For Israel, leaving Gaza comes with this risk, no matter how severe the physical devastation. Not only could Hamas declare victory, but it could resurrect its governing structures in Gaza if Israel leaves. Israel would then continue its de facto siege and fortify its buffer zone, while Hamas would declare that Israel had retreated in humiliation and defeat.
But a deeper truth will be unmistakable to everyone, everywhere, in this scenario: that Gaza lies in ruins because of a cataclysmic confrontation Hamas deliberately engineered for its own political purposes. What has happened to the people of Gaza because of Hamas’s actions will, for many, begin to speak for itself.
A Pyrrhic “divine victory” over Israel can, when the dust settles, become a political debacle for Hamas, whose purpose has been to establish its primacy over its Palestinian rivals. The sequence has happened before: During its last war with Israel, in 2006, Hezbollah received enormous support from Lebanese society, including many communities that normally took a very dim view of it. The rally-around-the-flag effect was powerful during the fighting, especially because Hezbollah performed far better than expected, and because Israel took care to ensure that almost every part of the Lebanese social mosaic felt its wrath.

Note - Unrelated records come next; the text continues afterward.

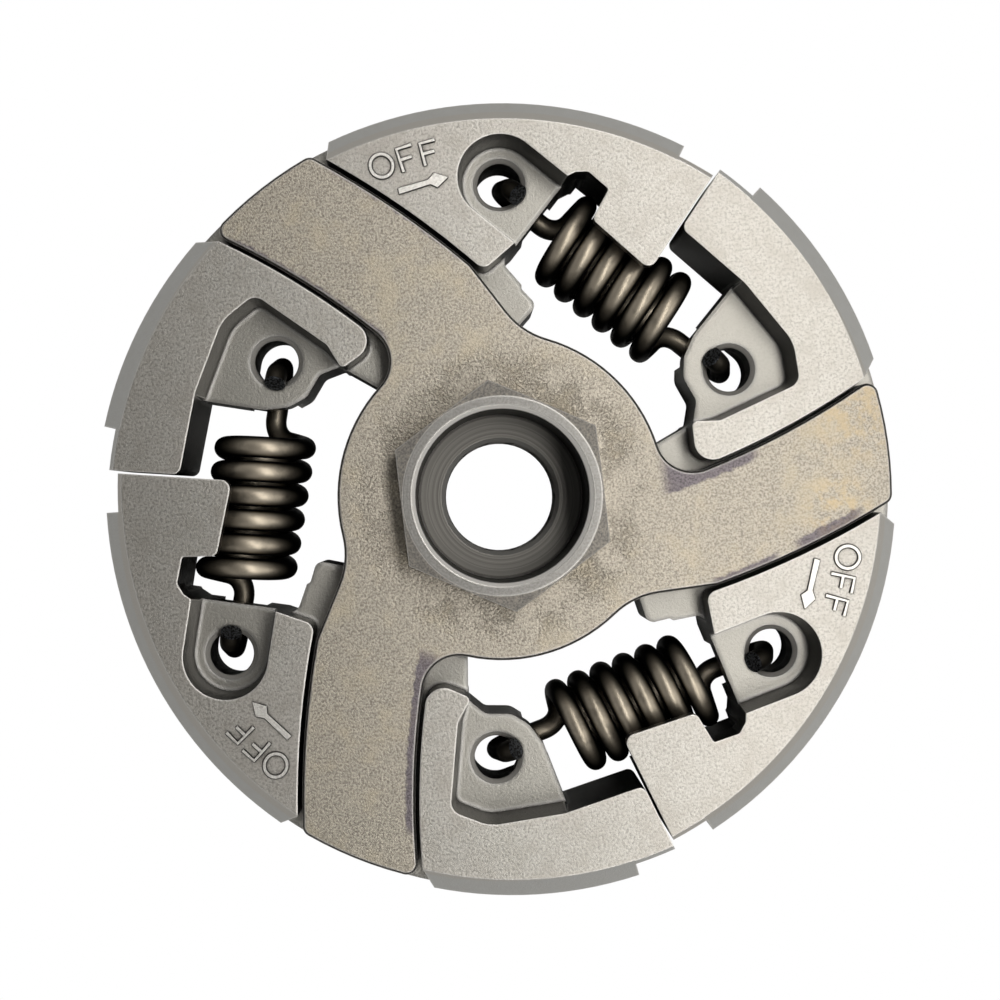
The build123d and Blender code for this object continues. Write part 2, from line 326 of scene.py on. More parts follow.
@dataclass(frozen=True)
class SinteredSteel(Finish):
    """Pressed and sintered steel: speckled faces, walls darkened partly by oxidation and partly by painted
    shade, a ground friction rim.
    """

    face: Colour = (0.57, 0.545, 0.50)
    pore: Colour = (0.37, 0.35, 0.315)
    stain: Colour = (0.44, 0.41, 0.365)
    oxide_and_shade: Colour = (0.034, 0.033, 0.030)
    gap_shade: Colour = (0.010, 0.009, 0.008)
    ground: Colour = (0.60, 0.60, 0.58)
    painted_highlight: Colour = (0.92, 0.90, 0.86)
    ledge: Colour = (0.41, 0.395, 0.355)
    chamfer_shade: Colour = (0.26, 0.255, 0.245)
    rim_radius: Fade = (36.9 * MM, 37.1 * MM)
    edge_width: float = 0.26 * MM
    low_edge_width: float = 0.75 * MM
    gap_shade_reach: float = 0.55 * MM
    fine: Noise = Noise(3800.0, 4.0, 0.7)
    coarse: Noise = Noise(420.0, 3.0, 0.55)
    clouds: Noise = Noise(1100.0, 2.0, 0.6)
    turning: Noise = Noise(900.0, 3.0, 0.6)
    grain_depth: float = 0.027 * MM

    def dress(self, graph: Graph, shader: bpy.types.Node) -> None:
        """Feeds the shader with speckle, darkened walls, ground rim, painted edge highlights and painted
        shade in narrow gaps.
        """
        surface = Surface(
            graph,
            edge_width=self.edge_width,
            low_edge_width=self.low_edge_width,
            gap_shade_reach=self.gap_shade_reach,
        )
        fine, coarse, clouds, turned = (
            graph.noise(surface.place, kind) for kind in (self.fine, self.coarse, self.clouds, self.turning)
        )
        colour = graph.mix(graph.step(fine, 0.36, 0.56), self.pore, self.face)
        colour = graph.mix(graph.product(graph.step(clouds, 0.40, 0.66), 0.35), colour, self.stain)
        colour = graph.mix(graph.product(graph.step(coarse, 0.5, 0.72), 0.55), colour, self.stain)
        colour = graph.mix(graph.product(surface.low, 0.8), colour, self.ledge)
        rim = graph.step(surface.radius, *self.rim_radius)
        ground = graph.mix(graph.product(turned, 0.35), self.ground, self.stain)
        # Walls take a near-black colour, partly oxidation and partly painted shade; chamfers that look up
        # keep the face's colour, and the friction rim is ground.
        wall = graph.mix(surface.slope, self.oxide_and_shade, self.face)
        wall = graph.mix(rim, wall, ground)
        colour = graph.mix(surface.flat, wall, colour)
        # Painted highlight along every edge.
        colour = graph.mix(graph.product(surface.edge, 0.8), colour, self.painted_highlight)
        # Painted shade on the outer half of the ledges' edges, standing in for a bevel.
        colour = graph.mix(graph.product(surface.bevelled, 0.85), colour, self.chamfer_shade)
        # Painted shade in narrow gaps and beside facing walls.
        colour = graph.mix(surface.gap_light, self.gap_shade, colour)
        graph.feed(shader.inputs["Base Color"], colour)
        rough = graph.math("ADD", graph.scaled(fine, 0.29, 0.42), graph.product(surface.slope, 0.25))
        graph.feed(shader.inputs["Roughness"], rough)
        graph.feed(shader.inputs["Metallic"], graph.scaled(surface.slope, 0.92, 0.45))
        self.bump(graph, shader, fine, self.grain_depth, surface.rounded)


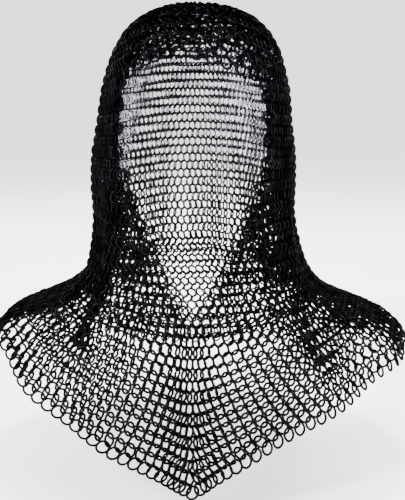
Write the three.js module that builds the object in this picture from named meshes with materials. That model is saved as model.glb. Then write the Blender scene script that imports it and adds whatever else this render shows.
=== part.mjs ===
// Chainmail coif: a hood of linked steel rings that opens at the face and widens into a mantle
// over the shoulders. Millimetres, +Z up, the face towards -Y, the wearer's left towards +X.
// The origin is the inside of the crown, where the wearer's head carries the mail.
// Left and right in the names are as seen by someone who faces the coif.
import * as THREE from 'three';

// Driving sizes
const WALL = 4;
const SEAM_GAP = 0.3;
const BROW_ROW = 15;
const THROAT_ROW = 33;
const HEM_ROW = 53;
const NAPE_ANGLE = 115;
const CHEST_ANGLE = 50;

// Faces round each stretch of the mail, and down the hood and the mantle
const BROW_FACES = 12;
const CHEST_FACES = 9;
const SHOULDER_FACES = 12;
const NAPE_FACES = 22;
const HOOD_STEPS = 12;
const MANTLE_STEPS = 12;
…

But after the fighting stopped, the Lebanese were left to survey the wreckage and came to the conclusion that Hezbollah had heedlessly dragged the country into a costly and unnecessary conflict. The Hezbollah leader Hassan Nasrallah had to go on television and apologize, ludicrously claiming that he’d had no idea Israel would react so violently to an attack on its soldiers in the border area and that, if he had, he never would have authorized the operation. Everyone in Lebanon had known for decades, intimately and personally, about Israel’s commitment to disproportionality as a cornerstone of deterrence. In effect, Nasrallah was pleading pathetic incompetence to deflect the charge of cavalier recklessness. A politician has to be in very serious trouble to do such a thing.

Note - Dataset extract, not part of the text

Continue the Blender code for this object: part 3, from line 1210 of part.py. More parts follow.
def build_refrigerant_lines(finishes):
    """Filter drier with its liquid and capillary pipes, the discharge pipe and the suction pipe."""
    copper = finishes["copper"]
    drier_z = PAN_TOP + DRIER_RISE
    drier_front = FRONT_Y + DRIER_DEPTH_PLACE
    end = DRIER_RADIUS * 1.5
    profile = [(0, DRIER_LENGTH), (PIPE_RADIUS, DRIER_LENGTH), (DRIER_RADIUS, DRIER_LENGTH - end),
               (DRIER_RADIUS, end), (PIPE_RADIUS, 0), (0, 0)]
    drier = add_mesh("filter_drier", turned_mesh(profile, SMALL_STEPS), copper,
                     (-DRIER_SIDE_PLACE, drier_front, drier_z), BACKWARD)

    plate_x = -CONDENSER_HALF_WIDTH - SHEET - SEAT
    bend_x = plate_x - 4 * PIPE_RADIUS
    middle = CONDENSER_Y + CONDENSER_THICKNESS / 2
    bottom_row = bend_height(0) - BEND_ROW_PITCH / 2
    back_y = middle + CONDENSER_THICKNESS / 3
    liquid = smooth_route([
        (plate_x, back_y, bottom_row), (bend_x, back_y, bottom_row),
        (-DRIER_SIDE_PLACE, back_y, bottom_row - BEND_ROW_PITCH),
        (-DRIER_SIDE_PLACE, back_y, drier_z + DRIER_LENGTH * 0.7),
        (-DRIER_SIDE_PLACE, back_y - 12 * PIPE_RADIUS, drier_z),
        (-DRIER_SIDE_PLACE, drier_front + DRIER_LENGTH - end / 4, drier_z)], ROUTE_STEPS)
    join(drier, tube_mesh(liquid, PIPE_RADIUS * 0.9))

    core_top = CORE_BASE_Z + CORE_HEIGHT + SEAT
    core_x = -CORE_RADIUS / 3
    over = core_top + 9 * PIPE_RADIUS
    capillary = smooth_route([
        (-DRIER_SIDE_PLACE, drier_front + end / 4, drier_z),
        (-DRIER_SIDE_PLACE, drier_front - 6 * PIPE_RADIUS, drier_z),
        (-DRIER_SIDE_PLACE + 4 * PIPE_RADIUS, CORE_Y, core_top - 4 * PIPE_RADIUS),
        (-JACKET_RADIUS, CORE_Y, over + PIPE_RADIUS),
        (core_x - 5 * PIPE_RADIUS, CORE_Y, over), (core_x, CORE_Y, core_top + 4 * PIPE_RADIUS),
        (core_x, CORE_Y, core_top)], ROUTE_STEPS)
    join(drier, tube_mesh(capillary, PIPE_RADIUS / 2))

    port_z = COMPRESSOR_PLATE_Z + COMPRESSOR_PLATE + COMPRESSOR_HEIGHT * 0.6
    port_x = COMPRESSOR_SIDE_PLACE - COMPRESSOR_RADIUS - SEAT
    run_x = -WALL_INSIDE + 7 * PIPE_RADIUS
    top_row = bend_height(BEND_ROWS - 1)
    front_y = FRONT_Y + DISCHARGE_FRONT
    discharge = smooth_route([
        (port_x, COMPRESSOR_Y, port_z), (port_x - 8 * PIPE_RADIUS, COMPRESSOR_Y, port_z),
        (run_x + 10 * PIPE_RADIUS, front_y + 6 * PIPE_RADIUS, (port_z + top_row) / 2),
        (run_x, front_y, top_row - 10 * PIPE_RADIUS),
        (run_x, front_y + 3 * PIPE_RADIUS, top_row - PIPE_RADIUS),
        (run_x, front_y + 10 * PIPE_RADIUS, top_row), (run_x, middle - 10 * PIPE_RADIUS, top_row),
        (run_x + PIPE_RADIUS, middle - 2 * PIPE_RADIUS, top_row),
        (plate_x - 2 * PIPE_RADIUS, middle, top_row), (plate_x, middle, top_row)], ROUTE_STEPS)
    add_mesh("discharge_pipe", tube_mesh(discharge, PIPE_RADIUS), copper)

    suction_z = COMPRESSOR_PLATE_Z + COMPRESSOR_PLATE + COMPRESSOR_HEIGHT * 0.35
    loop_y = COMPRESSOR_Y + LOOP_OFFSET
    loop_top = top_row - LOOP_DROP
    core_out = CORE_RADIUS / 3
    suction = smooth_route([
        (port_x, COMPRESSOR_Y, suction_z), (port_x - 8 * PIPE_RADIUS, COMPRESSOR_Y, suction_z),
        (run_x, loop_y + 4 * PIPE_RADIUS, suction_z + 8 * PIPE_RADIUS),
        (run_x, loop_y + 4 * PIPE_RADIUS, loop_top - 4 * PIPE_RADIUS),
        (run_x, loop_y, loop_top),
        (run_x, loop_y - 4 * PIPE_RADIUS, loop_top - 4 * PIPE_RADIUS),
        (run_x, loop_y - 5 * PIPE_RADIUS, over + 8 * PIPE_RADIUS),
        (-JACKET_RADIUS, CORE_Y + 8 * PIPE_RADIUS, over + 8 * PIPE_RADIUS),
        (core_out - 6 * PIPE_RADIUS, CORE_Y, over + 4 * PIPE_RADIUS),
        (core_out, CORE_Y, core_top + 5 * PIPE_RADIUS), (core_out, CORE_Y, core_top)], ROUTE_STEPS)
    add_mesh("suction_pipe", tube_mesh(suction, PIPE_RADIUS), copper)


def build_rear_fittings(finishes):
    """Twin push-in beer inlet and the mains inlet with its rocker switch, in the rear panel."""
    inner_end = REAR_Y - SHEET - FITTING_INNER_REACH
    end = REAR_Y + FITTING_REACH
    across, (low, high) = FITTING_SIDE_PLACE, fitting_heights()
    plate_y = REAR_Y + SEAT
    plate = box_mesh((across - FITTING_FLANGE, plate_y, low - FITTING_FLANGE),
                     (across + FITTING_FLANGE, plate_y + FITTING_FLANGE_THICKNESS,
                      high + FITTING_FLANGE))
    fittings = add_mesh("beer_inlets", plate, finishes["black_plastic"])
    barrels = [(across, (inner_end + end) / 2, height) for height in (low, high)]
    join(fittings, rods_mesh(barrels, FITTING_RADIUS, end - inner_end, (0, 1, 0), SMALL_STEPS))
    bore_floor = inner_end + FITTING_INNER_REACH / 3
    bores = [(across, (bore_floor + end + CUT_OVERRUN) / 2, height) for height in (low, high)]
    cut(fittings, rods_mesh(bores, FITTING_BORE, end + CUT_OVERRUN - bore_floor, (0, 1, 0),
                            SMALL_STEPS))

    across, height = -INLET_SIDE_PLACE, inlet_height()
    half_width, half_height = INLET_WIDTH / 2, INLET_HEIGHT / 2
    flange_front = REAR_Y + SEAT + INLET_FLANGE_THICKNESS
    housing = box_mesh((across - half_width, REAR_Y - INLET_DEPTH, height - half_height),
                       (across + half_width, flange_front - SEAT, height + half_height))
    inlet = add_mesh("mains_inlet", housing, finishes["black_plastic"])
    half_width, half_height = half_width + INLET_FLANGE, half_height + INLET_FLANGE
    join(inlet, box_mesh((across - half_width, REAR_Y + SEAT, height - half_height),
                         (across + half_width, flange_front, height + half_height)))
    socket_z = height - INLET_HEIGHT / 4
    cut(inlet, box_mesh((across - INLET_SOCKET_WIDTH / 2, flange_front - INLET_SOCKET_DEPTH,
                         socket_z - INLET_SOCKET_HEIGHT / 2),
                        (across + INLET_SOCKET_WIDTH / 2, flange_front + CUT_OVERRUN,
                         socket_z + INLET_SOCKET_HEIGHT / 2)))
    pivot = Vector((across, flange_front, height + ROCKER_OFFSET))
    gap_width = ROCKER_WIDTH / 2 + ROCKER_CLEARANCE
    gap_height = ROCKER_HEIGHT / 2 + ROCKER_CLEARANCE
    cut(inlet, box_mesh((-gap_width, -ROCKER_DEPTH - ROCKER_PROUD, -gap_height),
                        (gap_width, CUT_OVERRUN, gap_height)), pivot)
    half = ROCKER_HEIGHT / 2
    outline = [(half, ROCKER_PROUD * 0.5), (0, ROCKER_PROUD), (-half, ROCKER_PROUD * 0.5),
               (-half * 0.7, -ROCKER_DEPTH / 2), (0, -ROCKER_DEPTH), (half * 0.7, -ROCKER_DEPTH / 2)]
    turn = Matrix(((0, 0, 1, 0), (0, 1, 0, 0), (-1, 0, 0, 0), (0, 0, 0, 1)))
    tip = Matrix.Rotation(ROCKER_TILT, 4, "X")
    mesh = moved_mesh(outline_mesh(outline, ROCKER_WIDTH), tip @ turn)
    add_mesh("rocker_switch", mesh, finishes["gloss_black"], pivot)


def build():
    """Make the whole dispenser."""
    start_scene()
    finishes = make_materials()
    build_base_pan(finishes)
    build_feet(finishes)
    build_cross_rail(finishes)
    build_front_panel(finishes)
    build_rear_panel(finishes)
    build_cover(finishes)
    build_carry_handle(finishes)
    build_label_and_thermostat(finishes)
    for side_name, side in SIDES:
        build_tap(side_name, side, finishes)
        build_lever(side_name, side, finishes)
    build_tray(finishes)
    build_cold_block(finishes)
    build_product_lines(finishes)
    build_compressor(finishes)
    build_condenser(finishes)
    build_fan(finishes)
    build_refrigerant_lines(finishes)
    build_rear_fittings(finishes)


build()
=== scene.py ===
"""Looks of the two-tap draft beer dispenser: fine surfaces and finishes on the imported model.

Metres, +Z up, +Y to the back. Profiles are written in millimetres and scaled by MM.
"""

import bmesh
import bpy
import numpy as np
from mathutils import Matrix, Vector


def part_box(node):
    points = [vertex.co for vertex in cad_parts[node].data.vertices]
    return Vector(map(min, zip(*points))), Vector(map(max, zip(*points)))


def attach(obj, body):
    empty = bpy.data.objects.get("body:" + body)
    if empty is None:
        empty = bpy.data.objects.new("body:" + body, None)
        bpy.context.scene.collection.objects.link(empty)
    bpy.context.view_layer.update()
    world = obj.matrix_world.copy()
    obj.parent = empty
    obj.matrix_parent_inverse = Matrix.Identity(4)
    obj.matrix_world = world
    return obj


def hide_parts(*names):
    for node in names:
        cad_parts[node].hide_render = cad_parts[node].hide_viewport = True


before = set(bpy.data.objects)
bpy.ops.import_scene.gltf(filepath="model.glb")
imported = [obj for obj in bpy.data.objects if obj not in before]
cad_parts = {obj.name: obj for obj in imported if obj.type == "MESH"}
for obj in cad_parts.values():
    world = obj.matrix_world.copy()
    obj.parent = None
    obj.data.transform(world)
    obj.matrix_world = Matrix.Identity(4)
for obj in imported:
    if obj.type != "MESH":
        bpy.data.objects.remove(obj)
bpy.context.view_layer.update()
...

The extent of Hamas’s responsibility for what’s happening in Gaza is vital for Palestinians to debate, but they can’t be expected to do so while Israel dominates their individual and collective amygdalae as the focus of anger, resentment, and raw terror. If Israel leaves Gaza, Hamas will declare victory, which will be galling. But getting out—especially if it does so while taking the initiative to prop up the Palestinian Authority in the West Bank and revive serious peace negotiations—could be the best way for Israel to turn that victory into a political fiasco for Hamas.
The alternatives are worse. Israeli fantasies about United Nations peacekeepers, Arab expeditionary or police forces, or an ad hoc multinational stabilization brigade stepping in to govern or even police Gaza are all chimeras. No one is going to rescue Israel from the disaster in Gaza. Therefore, the only other option is for Israel to stay in Gaza, something Prime Minister Benjamin Netanyahu has several times indicated that he favors doing, in hopes of ensuring that Hamas cannot declare victory or reestablish control.

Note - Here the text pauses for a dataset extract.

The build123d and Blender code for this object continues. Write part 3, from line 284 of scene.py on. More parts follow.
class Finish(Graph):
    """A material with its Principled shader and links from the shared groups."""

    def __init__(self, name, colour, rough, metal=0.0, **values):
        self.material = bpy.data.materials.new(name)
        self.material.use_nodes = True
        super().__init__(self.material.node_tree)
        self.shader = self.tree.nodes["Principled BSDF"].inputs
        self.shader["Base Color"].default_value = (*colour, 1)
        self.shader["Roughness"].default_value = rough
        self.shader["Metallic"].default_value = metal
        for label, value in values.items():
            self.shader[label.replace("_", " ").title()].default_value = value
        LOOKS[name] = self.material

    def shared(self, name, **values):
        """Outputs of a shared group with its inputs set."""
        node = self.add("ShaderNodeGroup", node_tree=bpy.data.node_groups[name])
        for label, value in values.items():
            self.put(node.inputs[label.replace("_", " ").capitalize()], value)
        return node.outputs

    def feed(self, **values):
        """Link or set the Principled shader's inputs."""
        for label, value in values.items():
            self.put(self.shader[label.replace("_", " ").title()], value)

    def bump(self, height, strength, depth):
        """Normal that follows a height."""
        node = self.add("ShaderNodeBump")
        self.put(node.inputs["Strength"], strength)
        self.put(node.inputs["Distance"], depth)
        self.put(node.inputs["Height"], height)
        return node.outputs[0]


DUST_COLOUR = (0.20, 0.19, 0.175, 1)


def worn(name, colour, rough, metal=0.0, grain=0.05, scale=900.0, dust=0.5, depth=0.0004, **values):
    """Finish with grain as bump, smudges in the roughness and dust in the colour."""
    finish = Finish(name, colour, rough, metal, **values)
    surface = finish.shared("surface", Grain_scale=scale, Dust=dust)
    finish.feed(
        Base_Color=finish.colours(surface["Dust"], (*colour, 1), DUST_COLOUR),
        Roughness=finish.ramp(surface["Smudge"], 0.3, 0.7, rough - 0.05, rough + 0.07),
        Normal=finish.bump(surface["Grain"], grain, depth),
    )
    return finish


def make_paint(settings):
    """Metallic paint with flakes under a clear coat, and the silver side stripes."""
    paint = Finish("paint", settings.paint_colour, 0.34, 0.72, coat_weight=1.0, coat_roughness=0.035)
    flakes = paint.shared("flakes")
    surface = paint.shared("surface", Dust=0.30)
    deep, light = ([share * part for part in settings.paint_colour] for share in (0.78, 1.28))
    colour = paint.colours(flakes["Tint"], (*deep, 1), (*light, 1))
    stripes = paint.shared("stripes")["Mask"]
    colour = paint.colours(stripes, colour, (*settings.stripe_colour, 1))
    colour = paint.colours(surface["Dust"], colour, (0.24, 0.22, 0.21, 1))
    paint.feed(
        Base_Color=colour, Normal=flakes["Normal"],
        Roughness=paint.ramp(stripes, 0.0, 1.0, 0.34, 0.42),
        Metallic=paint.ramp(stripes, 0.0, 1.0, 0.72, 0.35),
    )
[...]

Hamas favors this outcome too. The October 7 attack was supposed to produce a state of “perpetual war” with Israel by provoking an Israeli invasion that Hamas would meet with a sustained insurgency. Such an effort would not be hard to mount: Effective insurgencies can be developed quickly, on a shoestring, and under onerous conditions. Anyone who is willing to die, as many Hamas fighters are, can use simple means to kill patrolling troops, especially in urban settings where insurgents enjoy widespread public support.
An insurgent Hamas could then declare itself the leader of the Palestinian national movement—the lone force fighting occupation soldiers on a daily basis. It would accuse the Palestinian Authority, by contrast, of acting as the gendarmerie of the occupation in the West Bank, and the Palestine Liberation Organization of sitting at an empty negotiating table where talks rarely happen and achieve nothing when they do.
Ever since its founding by the Muslim Brotherhood, in Gaza in 1987, Hamas has sought to marginalize the secular nationalists of Fatah and take over the Palestinian national movement, making it an Islamist cause dominated by Hamas. The ultimate prize is control of the PLO’s global diplomatic presence, which constitutes one of the few major achievements of the national movement since it was reconstituted in the late 1960s. Bringing Israel into a perpetual war in Gaza serves this purpose. But the biggest weakness of Hamas’s strategy is that it relies on Israel to take the bait. If instead Israel rapidly withdraws, leaving behind total desolation and allowing Hamas to declare its “divine victory,” Hamas will accept that outcome and trumpet its supposed success day and night. But the danger of a massive backlash will be obvious.
Israel and the international community can do much to determine whether Hamas really will enjoy a sustained October 7 political jackpot, largely based on how they treat the organization’s rivals in the West Bank. But if the Israelis stay in Gaza out of determination to deny Hamas a hollow win, they will instead ensure that Hamas gets a political victory that is actually worth something—one that will play out over months and years of further warfare.